Instability in a business will result if ‘responsiveness’ is promoted. It gets worse if the urgency is transferred to Tier 1 suppliers via variable orders on ‘rushed’ delivery times (and on through the Supply Network), when usually there is limited capability concerning adaptability and responsiveness. Also, organisations will have different capabilities concerning improvements. This can depend on the level of capital intensity and the industry sector to which they belong: primary (hard/soft commodities), producer, converter, fabricator, assembler or manufacturer.
For most organisations, the ability to provide Availability relies on the management of inventory – the buffer between demand and supply. For inventory planning and control the underlying rule is to ‘plan for capacity and execute against demand’, meaning:
- ‘Plan for capacity’ requires an understanding of the capacity requirements for base demand and flexible capacity available to address volatile peaks in demand
- ‘Execute against demand’ requires continual reductions in time (which increases capacity), including:
- reductions in operational set-up times and batch quantities
- reduction in lead times controlled by your organisation – the receipt of items from suppliers, moving items through operations and deliveries to customers
This approach incorporates two elements of inventory; establishing the:
- Order Decoupling Point: the interface between ‘demand pull’ and ‘product push’ in product and materials flows
- Inventory positioning within the organisation’s core supply chains
Order Decoupling Point
This concept was first discussed in 1984 by Graham Sharman, but he used the term Order Penetration Point (OPP). As shown in the diagram, the Order Decoupling Point (ODP) is where an organisation responds to customer orders. They are accepted and reserved; final product specifications are defined and it is the last point at which inventory to support sales is held.
Sharman noted that the type of operation depends on demand pressures and product complexity. Changing perceptions about speed of response means that enterprises should review their Order Decoupling Point. However, the potential for change may be limited by product or equipment complexity.
The objective of the ODP is to provide downstream flexibility to meet market demands, but also to provide stability upstream for an effective Supply Network. At the extremes, Engineer to Order (ETO) responds only to specific demands from customers and Make to Stock (MTS) produces finished goods based on forecasts. However, both Make to Oder (MTO) and Assemble to Order (ATO) are ‘postponement’ approaches to inventory management, which enable a higher degree of flexibility.
The difference between MTO and ATO products are:
- Make to Order (MTO) is the adaptation of pre-designed products. Provide a design and manufacture service for options to a range of base products. The base item or major sub-assemblies may be forecast and produced in advance of orders, to be held in inventory.
- Assemble to Order (ATO) is to assemble discrete or ‘mix and stir’ process (non-discrete) products to order; based on specific orders from either customers or the sales department for catalogue or recipe products. The business makes or buys based on forecasts for materials, components, sub-assemblies, packaging and options. Holding this inventory enables a business to respond to a customer order through being able to:
- Assemble materials and components or ‘mix and stir’ ingredients into finished goods and deliver, using ‘just in time’/lean flow manufacturing processes
- Assemble and deliver purchased or previously produced and stocked discrete sub-assemblies (MTO)

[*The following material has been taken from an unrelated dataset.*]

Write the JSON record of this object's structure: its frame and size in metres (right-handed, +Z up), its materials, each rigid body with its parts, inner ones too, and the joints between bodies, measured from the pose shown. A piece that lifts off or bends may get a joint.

These are examples of ‘form postponement’ or ‘delayed configuration’, which means that the final configuration of a product is delayed until a firm order is received. The benefits are:
- Value of inventory held is reduced, as inventory is held upstream in an unfinished form
- Forecasting at the generic product level (MTO) or material level (ATO) will have less volatility than at a product SKU level and
- Quick response to changes in demand for finished products, as inventory is held at the component or material level
Planning factors to be considered when moving to an MTO and/or ATO operations model are:
- Flexibility requires excess capacity to be closer to customers for quick response
- In a process business, install multiple (small) holding tanks for low volume batches, processed in short runs on packaging machines purchased for their flexibility (quick changeover time) rather than output speed
- In a discrete business use the principle of ‘one minute exchange of dies’ (OMED) for quick changeovers on machines – it increases flexibility
- Upstream operations from the Order Penetration Point (OPP) are either MTS (for lowest cost) or MTO (for flexibility)
- Speed of order acceptance and acknowledgement
- Planning and scheduling capability (people and IT applications) through to final delivery
- Planning input to forecasts that establish component or ingredient inventory levels
- Holding option components in inventory
As the ‘long tail’ of SKUs increase, businesses with a MTS planning structure could place their low volume items into separate MTO or ATO facilities. This would remove the need for multiple set-ups and short runs on equipment designed for volume based production and distribution.